GOAL: Your task is to repeat the listing exactly.

>> START

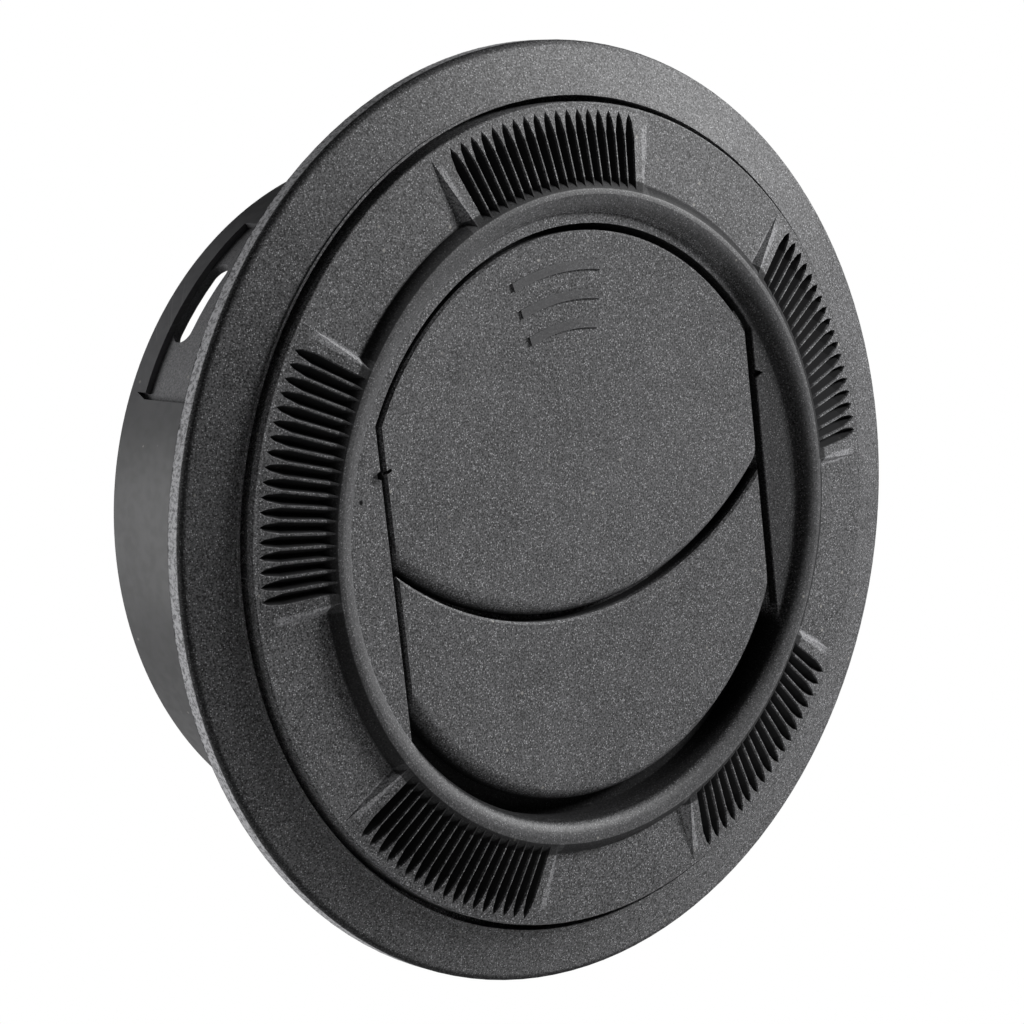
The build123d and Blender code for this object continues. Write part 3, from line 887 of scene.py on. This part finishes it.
@dataclass
class Studio:
    """Floor, world and soft boxes; sizes in metres."""

    floor_drop: float = 0.36
    floor_size: float = 6.0
    world_level: float = 0.05
    lamps: tuple[Lamp, ...] = field(default=tuple(Lamp))

    def build(self) -> None:
        """Make the world, the floor and the lamps."""
        self._make_world()
        self._make_floor()
        for lamp in self.lamps:
            self._make_lamp(lamp)

    def _make_world(self) -> None:
        """White for the camera, and a plain even level for everything else."""
        world = bpy.data.worlds.new("studio")
        world.use_nodes = True
        bpy.context.scene.world = world
        build = NodeBuilder(world.node_tree)
        seen = build.add("ShaderNodeLightPath", {}, {}, "Is Camera Ray")
        level = build.node("ShaderNodeBackground", {}, {"Color": rgba(WHITE), "Strength": self.world_level})
        white = build.node("ShaderNodeBackground", {}, {"Color": rgba(WHITE), "Strength": 1.0})
        build.node("ShaderNodeOutputWorld", {}, {"Surface": build.blend(seen, level, white)})

    def _make_floor(self) -> None:
        """Plain pale floor below the vent."""
        bpy.ops.mesh.primitive_plane_add(size=self.floor_size, location=(0, 0, -self.floor_drop))
        floor = bpy.context.object
        floor.name = "floor"
        material = bpy.data.materials.new("pale_floor")
        material.use_nodes = True
        build = NodeBuilder(material.node_tree)
        seen = build.add("ShaderNodeLightPath", {}, {}, "Is Camera Ray")
        matt = build.node("ShaderNodeBsdfDiffuse", {}, {"Color": rgba(FLOOR_GREY)})
        white = build.node("ShaderNodeEmission", {}, {"Color": rgba(WHITE), "Strength": 1.0})
        build.node("ShaderNodeOutputMaterial", {}, {"Surface": build.blend(seen, matt, white)})
        floor.data.materials.append(material)

    def _make_lamp(self, lamp: Lamp) -> None:
        """Make one soft box that faces the vent.

        Args:
            lamp: The soft box.
        """
        name = f"lamp_{lamp.name.lower()}"
        box = lamp.value
        light = bpy.data.lights.new(name, "AREA")
        light.shape = "SQUARE"
        light.size = box.size
        light.energy = box.power
        holder = bpy.data.objects.new(name, light)
        bpy.context.scene.collection.objects.link(holder)
        towards = Vector(box.direction).normalized()
        holder.location = towards * box.distance
        holder.rotation_euler = (-towards).to_track_quat("-Z", "Y").to_euler()


@dataclass
class PhotoCamera:
    """Camera at the photograph's angle, distance and roll; sizes in millimetres and degrees.

    Attributes:
        lens: Focal length.
        sensor: Width of the sensor.
        distance: Distance from the middle of the flange's front edge.
        side: How far the picture's middle lies to the left of that point.
        rise: How far the picture's middle lies below that point.
        azimuth: Angle round to the left of the vent.
        elevation: Angle above the vent's axis.
        roll: Turn about the line of sight.
        edge_height: Height of the flange's front edge above the panel.
    """

    lens: float = 118.46
    sensor: float = 36.0
    distance: float = 358.435
    side: float = 5.036
    rise: float = -0.1955
    azimuth: float = 40.610
    elevation: float = 11.884
    roll: float = -6.174
    edge_height: float = 1.6

    def build(self) -> None:
        """Make the camera and set it as the scene's own."""
        turn = math.radians(self.azimuth)
        lift = math.radians(self.elevation)
        roll = math.radians(self.roll)
        back = Vector((-math.sin(turn) * math.cos(lift), -math.cos(turn) * math.cos(lift), math.sin(lift)))
        level = Vector((math.cos(turn), -math.sin(turn), 0.0))
        upright = back.cross(level)
        right = math.cos(roll) * level + math.sin(roll) * upright
        up = -math.sin(roll) * level + math.cos(roll) * upright
        centre = Vector((0.0, -self.edge_height * MM, 0.0))
        place = self.distance * back - self.side * right - self.rise * up
        data = bpy.data.cameras.new("camera")
        data.sensor_width = self.sensor
        data.lens = self.lens
        data.clip_start = 0.01
        data.clip_end = 20.0
        camera = bpy.data.objects.new("camera", data)
        bpy.context.scene.collection.objects.link(camera)
        axes = Matrix((right, up, back)).transposed()
        camera.matrix_world = Matrix.Translation(centre + place * MM) @ axes.to_4x4()
        bpy.context.scene.camera = camera


def main() -> None:
    """Build the looks, the studio and the camera."""
    logging.basicConfig(level=logging.INFO)
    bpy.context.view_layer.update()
    for assembly in (Housing(), GripRing(), Flaps()):
        assembly.dress()
        LOG.info("built %s", type(assembly).__name__)
    Studio().build()
    PhotoCamera().build()
    bpy.context.scene.view_settings.view_transform = "Standard"


if __name__ == "__main__":
    main()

>> END

IN RESPONSE:
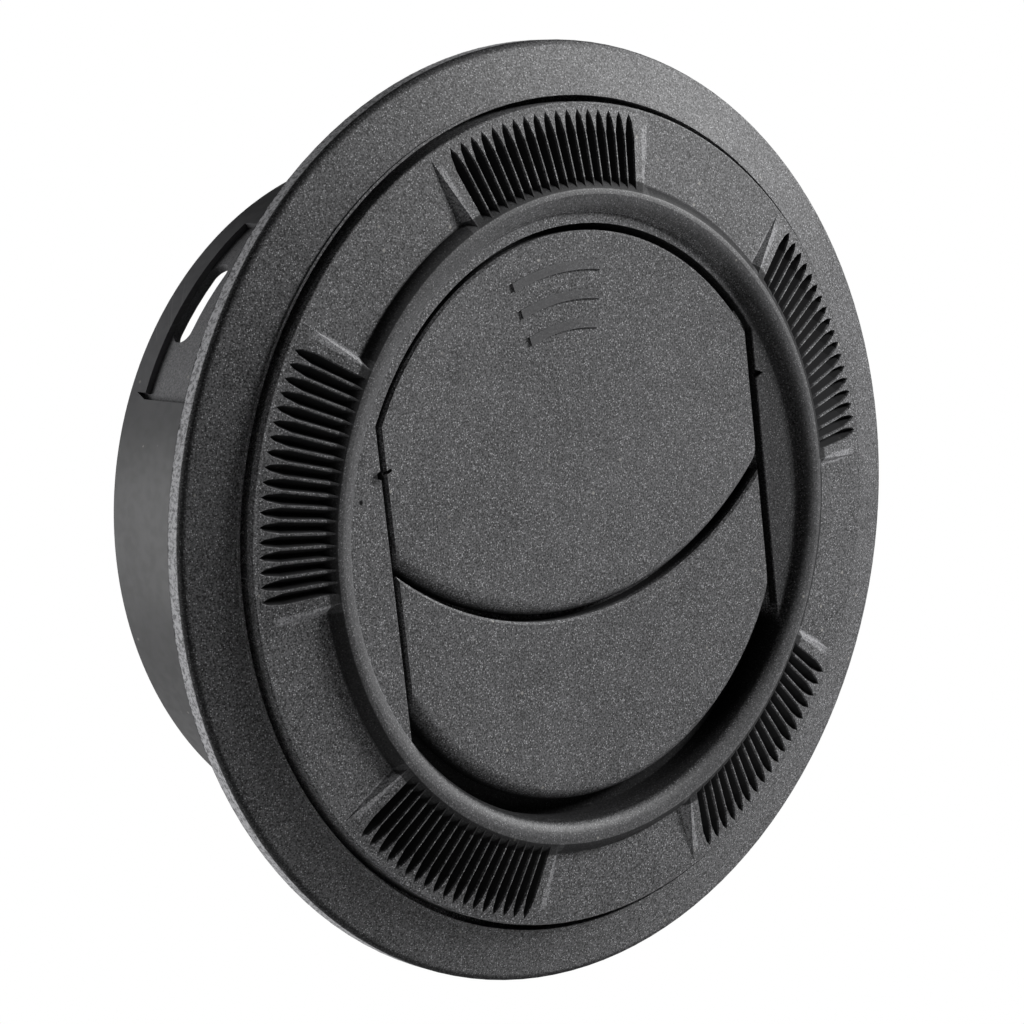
The build123d and Blender code for this object continues. Write part 3, from line 887 of scene.py on. This part finishes it.
@dataclass
class Studio:
    """Floor, world and soft boxes; sizes in metres."""

    floor_drop: float = 0.36
    floor_size: float = 6.0
    world_level: float = 0.05
    lamps: tuple[Lamp, ...] = field(default=tuple(Lamp))

    def build(self) -> None:
        """Make the world, the floor and the lamps."""
        self._make_world()
        self._make_floor()
        for lamp in self.lamps:
            self._make_lamp(lamp)

    def _make_world(self) -> None:
        """White for the camera, and a plain even level for everything else."""
        world = bpy.data.worlds.new("studio")
        world.use_nodes = True
        bpy.context.scene.world = world
        build = NodeBuilder(world.node_tree)
        seen = build.add("ShaderNodeLightPath", {}, {}, "Is Camera Ray")
        level = build.node("ShaderNodeBackground", {}, {"Color": rgba(WHITE), "Strength": self.world_level})
        white = build.node("ShaderNodeBackground", {}, {"Color": rgba(WHITE), "Strength": 1.0})
        build.node("ShaderNodeOutputWorld", {}, {"Surface": build.blend(seen, level, white)})

    def _make_floor(self) -> None:
        """Plain pale floor below the vent."""
        bpy.ops.mesh.primitive_plane_add(size=self.floor_size, location=(0, 0, -self.floor_drop))
        floor = bpy.context.object
        floor.name = "floor"
        material = bpy.data.materials.new("pale_floor")
        material.use_nodes = True
        build = NodeBuilder(material.node_tree)
        seen = build.add("ShaderNodeLightPath", {}, {}, "Is Camera Ray")
        matt = build.node("ShaderNodeBsdfDiffuse", {}, {"Color": rgba(FLOOR_GREY)})
        white = build.node("ShaderNodeEmission", {}, {"Color": rgba(WHITE), "Strength": 1.0})
        build.node("ShaderNodeOutputMaterial", {}, {"Surface": build.blend(seen, matt, white)})
        floor.data.materials.append(material)

    def _make_lamp(self, lamp: Lamp) -> None:
        """Make one soft box that faces the vent.

        Args:
            lamp: The soft box.
        """
        name = f"lamp_{lamp.name.lower()}"
        box = lamp.value
        light = bpy.data.lights.new(name, "AREA")
        light.shape = "SQUARE"
        light.size = box.size
        light.energy = box.power
        holder = bpy.data.objects.new(name, light)
        bpy.context.scene.collection.objects.link(holder)
        towards = Vector(box.direction).normalized()
        holder.location = towards * box.distance
        holder.rotation_euler = (-towards).to_track_quat("-Z", "Y").to_euler()


@dataclass
class PhotoCamera:
    """Camera at the photograph's angle, distance and roll; sizes in millimetres and degrees.

    Attributes:
        lens: Focal length.
        sensor: Width of the sensor.
        distance: Distance from the middle of the flange's front edge.
        side: How far the picture's middle lies to the left of that point.
        rise: How far the picture's middle lies below that point.
        azimuth: Angle round to the left of the vent.
        elevation: Angle above the vent's axis.
        roll: Turn about the line of sight.
        edge_height: Height of the flange's front edge above the panel.
    """

    lens: float = 118.46
    sensor: float = 36.0
    distance: float = 358.435
    side: float = 5.036
    rise: float = -0.1955
    azimuth: float = 40.610
    elevation: float = 11.884
    roll: float = -6.174
    edge_height: float = 1.6

    def build(self) -> None:
        """Make the camera and set it as the scene's own."""
        turn = math.radians(self.azimuth)
        lift = math.radians(self.elevation)
        roll = math.radians(self.roll)
        back = Vector((-math.sin(turn) * math.cos(lift), -math.cos(turn) * math.cos(lift), math.sin(lift)))
        level = Vector((math.cos(turn), -math.sin(turn), 0.0))
        upright = back.cross(level)
        right = math.cos(roll) * level + math.sin(roll) * upright
        up = -math.sin(roll) * level + math.cos(roll) * upright
        centre = Vector((0.0, -self.edge_height * MM, 0.0))
        place = self.distance * back - self.side * right - self.rise * up
        data = bpy.data.cameras.new("camera")
        data.sensor_width = self.sensor
        data.lens = self.lens
        data.clip_start = 0.01
        data.clip_end = 20.0
        camera = bpy.data.objects.new("camera", data)
        bpy.context.scene.collection.objects.link(camera)
        axes = Matrix((right, up, back)).transposed()
        camera.matrix_world = Matrix.Translation(centre + place * MM) @ axes.to_4x4()
        bpy.context.scene.camera = camera


def main() -> None:
    """Build the looks, the studio and the camera."""
    logging.basicConfig(level=logging.INFO)
    bpy.context.view_layer.update()
    for assembly in (Housing(), GripRing(), Flaps()):
        assembly.dress()
        LOG.info("built %s", type(assembly).__name__)
    Studio().build()
    PhotoCamera().build()
    bpy.context.scene.view_settings.view_transform = "Standard"


if __name__ == "__main__":
    main()